In-situ formation of [AlO4]0 site for confined catalytic cracking to ethylene with low methane selectivity
Wenjie Yang, Yunxing Bai, Mo Zheng, Ruilin Wang, Zhenxuan Yuan, Xingtian Shu, Yanfen Zuo, Xiang Li, Chengyuan Liu, Yang Pan, Bona Lu, Weixin Huang, Mingyuan He, Youhao Xu
Abstract
Ethylene, one of the major basic chemicals in the modern chemical industry, has been industrially produced mainly through intensive energy-consuming steam cracking processes from light oil fractions or shale gas operated above 800 °C following the radical mechanism and seriously suffering from high methane selectivity. Herein, we report an efficient catalytic cracking reaction of 1-pentene over a tailored ZSM-5 catalyst at 700 °C with a C2H4/C3H6 ratio of 1.31 and a CH4 selectivity below 5%, which provides an energy-saving and economically viable route for ethylene production from light oil fractions, seamlessly integrating with the existing industrial catalytic cracking processes.

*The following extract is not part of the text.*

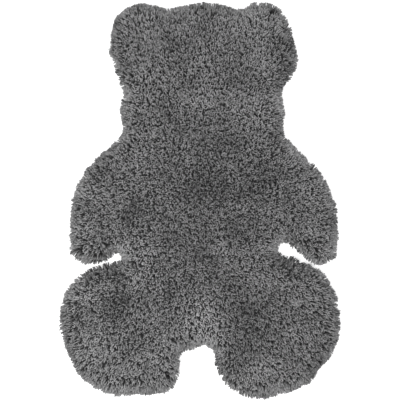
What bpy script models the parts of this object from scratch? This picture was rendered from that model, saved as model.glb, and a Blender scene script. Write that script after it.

Mechanistic studies unveil an interesting type of zeolite catalysis different from the typical acid catalysis following the carbenium ion mechanism, termed as the confined catalytic radical (CCR) mechanism in which 1-pentene dehydrogenates to gaseous pentenyl radicals (C5H9•) at non-acidic [AlO4]0 sites of ZSM-5 in situ formed by dehydrogenation of bridging hydroxyls, whose subsequent reactions confined in ZSM-5 produce more C2H4 than C3H6. These findings significantly broaden the concept and application of zeolite catalysis. Ethylene is vital, but steam cracking (>800 °C) is energy-hungry and CH₄-prone. This work cracks 1-pentene over tailored ZSM-5 at 700 °C via a confined catalytic radical mechanism, giving C₂H₄/C₃H₆ = 1.31 with <5% CH₄, compatible with existing FCC processes.